On peut dire de lui qu’il est dans une mort psychique.

Comment intervenir dans cette situation, précisément ?

Voilà ce qu’aujourd’hui nous proposons à votre réflexion : son traitement consisterait à réintroduire du langage là ou il y a hébétude,

Il faut, chez un adolescent comme chez un adulte, repartir de l’Imaginaire de la petite enfance, pas du drame qu’il a vécu, pas de sa peur pas de son angoisse, il passe tout son temps à y revenir de façon structurellement obligée,

nous, nous nous devons d’essayer de le sortir de son désarroi et de son impuissance, en lui donnant la possibilité de repartir de sa petite enfance pour reconstruire un Réel, par le langage, et en appui sur son imaginaire infantile, un Réel, d’aujourd’hui, pacifié,

pour lui permettre à nouveau une remise en route d’un discours, une réassomption de sa place, pour qu’il fasse un lien, entre hier et aujourd’hui,

Il nous faut arriver à lever la terreur de la compulsion de répétition qui lui fait désirer la mort par-dessus tout.

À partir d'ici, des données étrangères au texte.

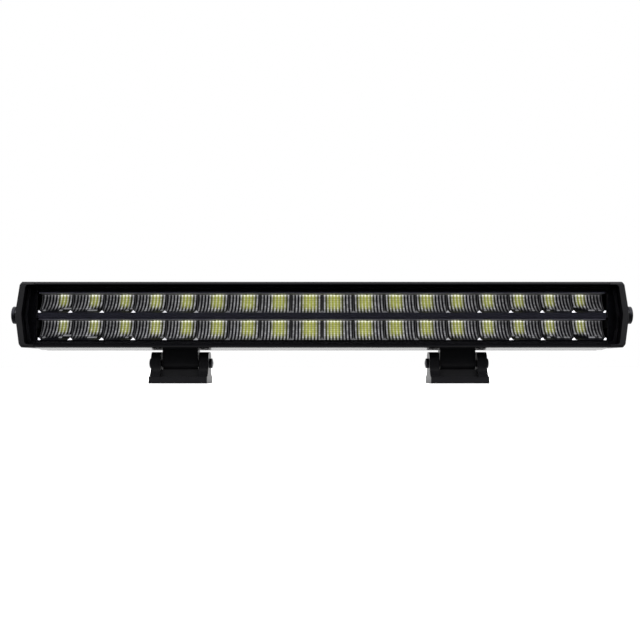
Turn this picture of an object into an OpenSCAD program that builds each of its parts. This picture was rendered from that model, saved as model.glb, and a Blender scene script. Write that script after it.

C’est parce que l’évènement traumatique a fait voler en éclat tout ce qui l’avait constitué comme Sujet , ses convictions, sa morale, son savoir vivre, ses amitiés, ses croyances, ses amours, car, de tout cela, aujourd’hui, il est désaffecté,

et c’est pourquoi il nous faut repartir de ce moment, de ce temps, où ce qu’il était devenu s’est constitué une première fois pour lui,

c’est pour cela aussi que souvent ces patients nous parlent d’un avant et d’un après,

Il nous faut repartir du temps de l’avant traumatisme, du temps où le petit d’homme a besoin de l’Autre pour survivre, repartir du cocon familial, le sien, sa fratrie, ses amis, son école, son métier, son insertion dans le social, tout ce temps passé, d’avant le traumatisme, de tout le temps où il a été celui que le trauma a fait voler en éclats,

Il nous faut repartir du temps de la petite enfance, du temps de la constitution du fantasme qui l’a organisé dans une position subjective, d’où il tient sa place, et d’où cette place le tient, pour qu’à nouveau, il puisse tenter de se fier à un autre, à un semblable, à un Un qui ne voudrait pas nécessairement sa mort.

Nous devons tenter le difficile pari de repartir de ce temps, de la constitution du Moi du Sujet, de ce temps où le Sujet commence à se parler en « Je » lorsqu’il parle de lui, c’est très tôt, c’est en général avant la sixième année, avant l’âge dit de raison, et ce dans la perspective de faire advenir une autre possibilité de discours, un retissage langagier, une réappropriation subjective, assumée dans un renouage entre les différents champs de la parole et du langage, que sont pour un humain, le R à quoi il s’affronte, et là, le patient n’aura aucune peine à l’identifier,

le S qui lui permet de mettre en mots ce qui lui arrive, son expérience, son vécu, son ressenti, et l’I qui est ce dans quoi il se reconnait et se projette, au-delà d’un futur immédiat.

Cela nous semble être dans la réussite de ce pari, que consiste, pour un Sujet, la possibilité de venir à bout d’un traumatisme évènementiel, réel.